Beverly Hills' city government is housed in an opulent, $120-million civic center. This fall, Malibu expects to move from rented quarters in an office building to rented quarters in the old Los Angeles County sheriff's station. From time to time, the City Council appeals for donations of furniture, paint and wallpaper for City Hall.

Beverly Hills spends $9.7 million for general government, including policy and management, finance administration and legal services. Malibu spends $1.3 million. Beverly Hills residents are paying about $9 million a year over 30 years on bonds that financed the Civic Center. Malibu's only debt consists of a few remaining installments on its fax machine.

On the other hand, the two city budgets offer an argument that residents get what they pay for.

A 2-year-old city, Malibu is mostly rural, relatively undeveloped, has no parks of its own, and offers few city services. Nearly 80 years old, Beverly Hills is a suburban, fully developed city that offers an array of parks and city services. It also is a major commercial center whose daytime population swells to as much as 200,000 with a daily influx of bankers, lawyers, hotel and restaurant workers, retail clerks and shoppers.

Malibu's beaches and parks are owned and operated by the state or Los Angeles County. The city has a fledgling Parks and Recreation Department with a part-time coordinator hired in April. The city contracts with the Sheriff's Department for general law and traffic enforcement. Half a dozen patrol units are allocated to the city. The city also contracts with a private firm to handle public works and building services.

Malibu has a county-operated library in the civic center area; a branch library in Point Dume was recently closed because of county budget cuts. The city has no major shopping centers and only one major employer, the research and development arm of Hughes Aircraft Co.

The city's shorter menu of services is reflected in its low operating costs and smaller tax base. It has allocated $42,000 for recreation services this year, compared to $7.6 million for Beverly Hills. Its bill from the county for law enforcement and fire protection is $3.6 million--nearly half of the total budget. Beverly Hills allocates $28.8 million for police and fire services.

Malibu expects to bring in about $1 million in property taxes, the vast majority from residential property. Beverly Hills, which has hundreds of commercial and office properties in addition to its mansions and apartment buildings, will get $18.8 million in property taxes.

City and Chamber of Commerce officials say Beverly Hills' retail and business establishment generates about 70% of the city's income. Major components include 21 auto dealers, four major hotels, luxury stores on Rodeo Drive and corporate headquarters for Hilton Hotels, Playboy Enterprises and Virgin Records America.

Beverly Hills is a full-service city, said Fred Cunningham, the city's full-time public affairs and information director.
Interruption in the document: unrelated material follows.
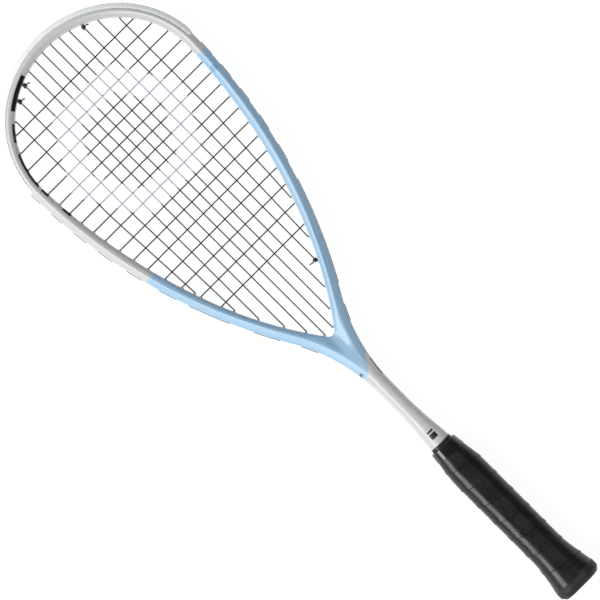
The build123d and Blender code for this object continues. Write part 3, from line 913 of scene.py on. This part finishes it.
def main_string():
    left_tie, right_tie = TOP_HOLES[LEFT][TIE_MAIN], TOP_HOLES[RIGHT][TIE_MAIN]
    route = Route()
    route.add(knot_end(left_tie, -1))
    route.through(left_tie, True, -1)
    tie_route(route, LEFT, True)
    columns = [(LEFT, index) for index in reversed(range(UPRIGHTS_A_SIDE))]
    columns += [(RIGHT, index) for index in range(UPRIGHTS_A_SIDE)]
    for place, (side, index) in enumerate(columns):
        downward = place % 2 == 0
        upper, lower = TOP_HOLES[side][index], LOW_HOLES[side][index]
        route.through(upper if downward else lower, False)
        main_run(route, side, index, downward)
        route.through(lower if downward else upper, True)
        if downward:
            route.along_groove(lower, LOW_HOLES[side][index + side], 1)
        elif place + 1 < len(columns):
            next_side, next_index = columns[place + 1]
            route.along_groove(upper, TOP_HOLES[next_side][next_index], 1)
    tie_route(route, RIGHT, False)
    route.through(right_tie, False, -1)
    route.add(knot_end(right_tie, -1))
    return piece(route.curve("string_of_mains"), "string", "main_string")


def cross_string():
    start, finish = TOP_HOLES[LEFT][START_MAIN], LOW_HOLES[RIGHT][TIE_MAIN]
    route = Route()
    route.add(knot_end(start, -1))
    route.through(start, True, -1)
    route.along_groove(start, CROSS_HOLES[LEFT][0], -1)
    for row in range(len(CROSS_Y)):
        rightwards = row % 2 == 0
        near, far = (LEFT, RIGHT) if rightwards else (RIGHT, LEFT)
        route.through(CROSS_HOLES[near][row], False)
        cross_run(route, row, rightwards)
        route.through(CROSS_HOLES[far][row], True)
        if row + 1 < len(CROSS_Y):
            route.along_groove(CROSS_HOLES[far][row], CROSS_HOLES[far][row + 1], -1)
    route.along_groove(CROSS_HOLES[RIGHT][-1], finish, -1)
    route.through(finish, False, -1)
    route.add(knot_end(finish, 1))
    return piece(route.curve("string_of_crosses"), "string", "cross_string")


# A cut tail's points: across, back along the string and up, from the end of the last turn
KNOT_TAIL = [(0.9, 1.2, 0.9), (2.6, 1.9, 0.7), (4.4, 1.6, 0.3), (6.0, 0.8, 0.0)]
# Control points stand this much outside the line that their spline makes
SPLINE_SHARE = 1.08


def knot(name, hole, toward, node):
    """Nearly three turns of the tied end round the string that shares its hole, and a cut tail."""
    steps = 10
    count = round(KNOT_TURNS * steps)
    radius = KNOT_RADIUS * SPLINE_SHARE
    points = []
    for step in range(count + 1):
        angle = -pi / 2 + 2 * pi * step / steps
        place = toward * (KNOT_START + KNOT_PITCH * step / steps)
        points.append(hole.bend + [radius * cos(angle), place, radius * sin(angle)])
    side = -1 if toward > 0 else 1
    last = points[-1]
    points += [last + [side * across, -toward * back, up] for across, back, up in KNOT_TAIL]
    return piece(string_tube(name, points), "string", node)


# ---- handle

def handle_ring(half_width, half_thickness, growth, shares):
    """Points round a rounded rectangle at shares of its perimeter from +X, moved out by a distance."""
    corner = HANDLE_CORNER * half_thickness
    upright, arc, level = half_thickness - corner, corner * pi / 2, half_width - corner
    quarter = upright + arc + level
    along = (np.asarray(shares) % 1.0) * 4 * quarter
    quadrant = np.minimum((along / quarter).astype(int), 3)
    along = along - quadrant * quarter
    along = np.where(quadrant % 2 == 1, quarter - along, along)
    angle = np.clip((along - upright) / corner, 0, pi / 2)
    x = half_width - corner + corner * np.cos(angle) - np.maximum(0, along - upright - arc)
    z = np.minimum(along, upright) + corner * np.sin(angle)
    x, z = x + growth * np.cos(angle), z + growth * np.sin(angle)
    return x * np.where((quadrant == 0) | (quadrant == 3), 1, -1), z * np.where(quadrant < 2, 1, -1)


def handle_size(y):
    """Half-width and half-thickness of the handle under its wrap, its steps softened."""
    down, widths, thicknesses = (np.array(column) for column in zip(*FOAM))
    places = np.clip(-(y + np.linspace(-5, 5, 7)), -down[0], -down[-1])
    return [float(np.mean(np.interp(places, -down, sizes))) for sizes in (widths, thicknesses)]


def handle_point(y, share, growth):
    width, thickness = handle_size(y)
    x, z = handle_ring(width, thickness, growth, [share])
    return np.array([x[0], y, z[0]])


def handle_band(stations, width, thickness):
    """A grid of rings round one rounded rectangle: each station is its place along Y and its growth."""
    grid = []
    for y, growth in stations:
        x, z = handle_ring(width, thickness, growth, np.arange(RING) / RING)
        grid.append(np.array([x, np.full(RING, y), z]).T)
    return np.array(grid)


# The wound strip's section: distance above its lower edge, and height over the wrap's mean surface
WRAP_SECTION = [(0.0, -1.7), (0.0, -0.62), (0.02, -0.12), (0.22, 0.10), (0.75, 0.17), (1.7, 0.10),
                (2.7, -0.06), (3.8, -0.24), (5.2, -0.33), (8.0, -0.33), (12.0, -0.31), (16.0, -0.33),
                (19.0, -0.38), (19.9, -0.47), (20.45, -0.60), (21.6, -0.95), (22.0, -1.7)]
WRAP_TOP_Y = -168.4
WRAP_LOW_Y = -333.0
WRAP_WOBBLE = 0.05


def grip_wrap():
    """One strip wound up the handle, each turn lapped over the one below."""
    first = turn_at(WRAP_LOW_Y) - 1.0
    last = turn_at(WRAP_TOP_Y) + 1.0
    steps = int((last - first) * RING)
    sizes = {}
    grid = []
    for step in range(steps + 1):
        turn = first + step / RING
        edge = SEAM_START_Y + SEAM_PITCH * turn
        row = []
        for distance, height in WRAP_SECTION:
            y = min(max(edge + distance, WRAP_LOW_Y), WRAP_TOP_Y)
            key = round(y, 1)
            if key not in sizes:
                sizes[key] = handle_size(y)
            wobble = WRAP_WOBBLE * sin(turn * 37.0 + distance) if 0.1 < distance < 19 else 0.0
            x, z = handle_ring(*sizes[key], WRAP_THICKNESS + height + wobble, [turn])
            row.append((x[0], y, z[0]))
        grid.append(row)
    return piece(new_object("grip_strip", *tube(np.array(grid)), GRIP), "grip", "grip_wrap")


def turn_at(y):
    """How many turns the strip's lower edge has made when it reaches a place along Y."""
    return (y - SEAM_START_Y) / SEAM_PITCH


TAPE_TOP_Y = -168.0
TAPE_SKEW = 1.1
TAPE_HEIGHT = WRAP_THICKNESS + TAPE_THICKNESS
# The tape's section: share of the way down, and height over the foam
TAPE_ROWS = [(0.0, 0.6), (0.0, 1.75), (0.012, 2.12), (0.05, 2.26), (0.25, TAPE_HEIGHT), (0.5, TAPE_HEIGHT),
             (0.75, TAPE_HEIGHT), (0.96, 2.27), (0.99, 2.2), (1.0, 2.0), (1.0, 0.6)]


def finishing_tape():
    """Glossy band over the top of the wrap, wound a little askew and faintly rippled."""
    shares = np.arange(RING) / RING
    low = TAPE_END_Y - TAPE_SKEW * np.cos(2 * pi * shares - 0.4)
    grid = []
    for way, growth in TAPE_ROWS:
        ripple = 0.05 if growth > 2.2 else 0.0
        ring = []
        for share, bottom in zip(shares, low):
            y = min(TAPE_TOP_Y + (bottom - TAPE_TOP_Y) * way, TAPE_TOP_Y)
            ring.append(handle_point(y, share, growth + ripple * sin(share * 14 * pi)))
        grid.append(ring)
    band = closed_band(np.array(grid))
    return piece(new_object("finishing_tape_band", *band, TAPE), "tape", "finishing_tape")


def grip_collar():
    """Thin rubber band round the shaft above the tape, its edges rounded."""
    stations = [(-168.1, -1.2), (-168.1, -0.25), (-167.9, -0.05), (-167.5, 0.0), (-165.4, 0.0),
                (-165.0, -0.08), (-164.8, -0.3), (-164.8, -1.2)]
    band = closed_band(handle_band(stations, *COLLAR_HALF))
    return piece(new_object("grip_collar_band", *band, COLLAR), "collar", "grip_collar")


# The badge's seat in the end face: radius and place along Y
BADGE_SEAT = [(12.1, -343.0), (12.1, -342.7), (12.1, -341.8), (3.0, -341.8)]


def butt_cap():
    """The flared end: a rounded rim, a bevel, and an end face with the badge's seat."""
    rim = [(-331.0, -3.0), (-331.4, -1.6), (-332.9, -0.55), (-333.25, -0.2), (-333.8, -0.02), (-336.0, 0.0),
           (-338.2, 0.0), (-338.9, -0.12), (-339.6, -0.6), (-341.2, -1.95), (-342.3, -2.9), (-342.8, -3.5),
           (-343.0, -4.4), (-343.0, -6.0)]
    grid = list(handle_band(rim, *RIM_HALF))
    angles = np.arctan2(grid[-1][:, 2], grid[-1][:, 0])
    grid += [np.array([radius * np.cos(angles), np.full(RING, y), radius * np.sin(angles)]).T
             for radius, y in BADGE_SEAT]
    inner = grid[0] * [0.5, 1, 0.5]
    return piece(new_object("butt_cap_rim", *tube(np.array([inner] + grid)), CAP), "cap", "butt_cap")


# ---- build

BUMPER = bumper_nylon()
FRAME_INK = moulded("frame_ink", 0.5, INK, (0.012, 0.011, 0.013), (70.0,), (1300.0, 2.0), 0.010,
                    Specular_IOR_Level=0.12)
GROMMET = moulded("grommet_nylon", 0.35, (0.50, 0.58, 0.60), (0.70, 0.76, 0.78), (160.0, 0.6),
                  (1500.0, 2.0), 0.010, Subsurface_Weight=0.25)
STRING = string_nylon()
GRIP = grip_leather()
TAPE = moulded("tape_vinyl", 0.2, (0.006, 0.006, 0.007), (0.012, 0.012, 0.014), (60.0,), (120.0, 3.0),
               0.05, 0.4, Coat_Weight=0.8, Coat_Roughness=0.10)
COLLAR = moulded("collar_rubber", 0.38, (0.007, 0.007, 0.008), (0.014, 0.014, 0.015), (130.0,),
                 (1200.0, 2.0), 0.015)
CAP = cap_rubber()

build_frame()
bumper_guard()
for label, side in (("left", LEFT), ("right", RIGHT)):
    strip(f"side_strip_{label}", side, *SIDE_STRIP_Y, f"side_grommet_strip_{label}")
    strip(f"lower_strip_{label}", side, *LOWER_STRIP_Y, f"lower_grommet_strip_{label}")
    knot(f"knot_main_{label}", TOP_HOLES[side][TIE_MAIN], -1, f"main_knot_{label}")
knot("knot_cross_top", TOP_HOLES[LEFT][START_MAIN], -1, "cross_knot_top")
knot("knot_cross_bottom", LOW_HOLES[RIGHT][TIE_MAIN], 1, "cross_knot_bottom")
main_string()
cross_string()
grip_wrap()
finishing_tape()
grip_collar()
butt_cap()

for node, material in (("handle_foam", foam_material()), ("butt_badge", badge_plastic()),
                       ("butt_cap_staples", staple_wire())):
    slots = frame["nodes"][node].data.materials
    slots.clear()
    slots.append(material)


# ---- floor, light and camera

FLOOR_HALF = 6000


def floor():
    """Pale paper that glows softly, so that it is nearly white from every side."""
    paint = Paint("floor_paper", 0.9, Emission_Color=(1, 1, 1, 1), Emission_Strength=0.955)
    paint.layers((0.09, 0.09, 0.09), ((0.10, 0.10, 0.102), paint.cloud(6.0)))
    paint.bump(paint.noise(300.0), 0.05, 0.3)
    corners = ((-1, -1), (1, -1), (1, 1), (-1, 1))
    verts = [(FLOOR_HALF * x, FLOOR_HALF * y, -STRING_PLANE_Z) for x, y in corners]
    paint.material.cycles.emission_sampling = "NONE"
    obj = new_object("floor", verts, [(0, 1, 2, 3)], paint.material)


def area_light(name, place, target, size, power):
    """A rectangular soft light at a place in metres, facing a target."""
    data = bpy.data.lights.new(name, "AREA")
    data.shape = "RECTANGLE"
    data.size, data.size_y = size
    data.energy = power
    obj = add_to_scene(name, data)
    direction = np.array(place, float) - np.array(target, float)
    direction /= np.linalg.norm(direction)
    side = np.cross((0, 1, 0), direction)
    side /= np.linalg.norm(side)
    up = np.cross(direction, side)
    obj.matrix_world = Matrix([[side[i], up[i], direction[i], place[i]] for i in range(3)] + [[0, 0, 0, 1]])


def world():
    """Pale surroundings for the eye. For the light they are pale near the horizon and dim overhead."""
    data = bpy.data.worlds.new("studio")
    bpy.context.scene.world = data
    data.use_nodes = True
    tree = data.node_tree
    path = tree.nodes.new("ShaderNodeLightPath")
    direction = tree.nodes.new("ShaderNodeTexCoord")
    parts = tree.nodes.new("ShaderNodeSeparateXYZ")
    tree.links.new(direction.outputs["Generated"], parts.inputs[0])
    glow = Field(tree, parts.outputs["Z"]).rescaled(0.05, 0.5, 0.66, 0.10)
    shade = tree.nodes["Background"]
    seen = tree.nodes.new("ShaderNodeBackground")
    mix = tree.nodes.new("ShaderNodeMixShader")
    shade.inputs["Color"].default_value = (0.93, 0.96, 1.0, 1)
    tree.links.new(glow.socket, shade.inputs["Strength"])
    seen.inputs["Color"].default_value = (0.95, 0.95, 0.96, 1)
    tree.links.new(path.outputs["Is Camera Ray"], mix.inputs["Fac"])
    tree.links.new(shade.outputs[0], mix.inputs[1])
    tree.links.new(seen.outputs[0], mix.inputs[2])
    tree.links.new(mix.outputs[0], tree.nodes["World Output"].inputs["Surface"])


# What the camera sees: the width of its view at the strings and the middle of it, in metres
VIEW_WIDTH = 0.5332
VIEW_CENTRE = (0.0014, 0.0126)


def camera():
    """Straight above the strings, turned so that the racket runs corner to corner."""
    data = bpy.data.cameras.new("camera")
    data.lens = 200
    data.sensor_width = 36
    data.clip_end = 60
    distance = VIEW_WIDTH * data.lens / data.sensor_width
    obj = add_to_scene("camera", data)
    obj.location = (*VIEW_CENTRE, STRING_PLANE_Z * MM + distance)
    obj.rotation_euler = (0, 0, radians(-45))
    bpy.context.scene.camera = obj


floor()
world()
area_light("key", (-1.3, 0.2, 1.7), (0, 0.05, 0), (1.2, 2.6), 56)
area_light("tip", (0.0, 2.4, 1.3), (0, 0.05, 0), (2.0, 0.8), 6)
camera()
scene = bpy.context.scene
scene.view_settings.view_transform = "Standard"
scene.view_settings.look = "None"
Residents demand and get a "pretty high level of service," he said, but it costs money.

The city has a 500,000-volume library used by more than 70,000 borrowers a year (cost: $3.6 million a year), 12 parks and a park-like ambience created by 32,000 well-cared for trees arching over streets and parkways.

The city has a police force of 128 sworn officers that can respond to a call anywhere in the city within three minutes. The department has an awesome communications system and its own jail.

Not everyone is delighted with what it all costs. Thomas White, president of the Beverly Hills Municipal League, a civic group, agreed that residents demand a high level of service from the city. But, he said, they did not ask for a $120-million civic center or a city government that is "a model of inefficiency."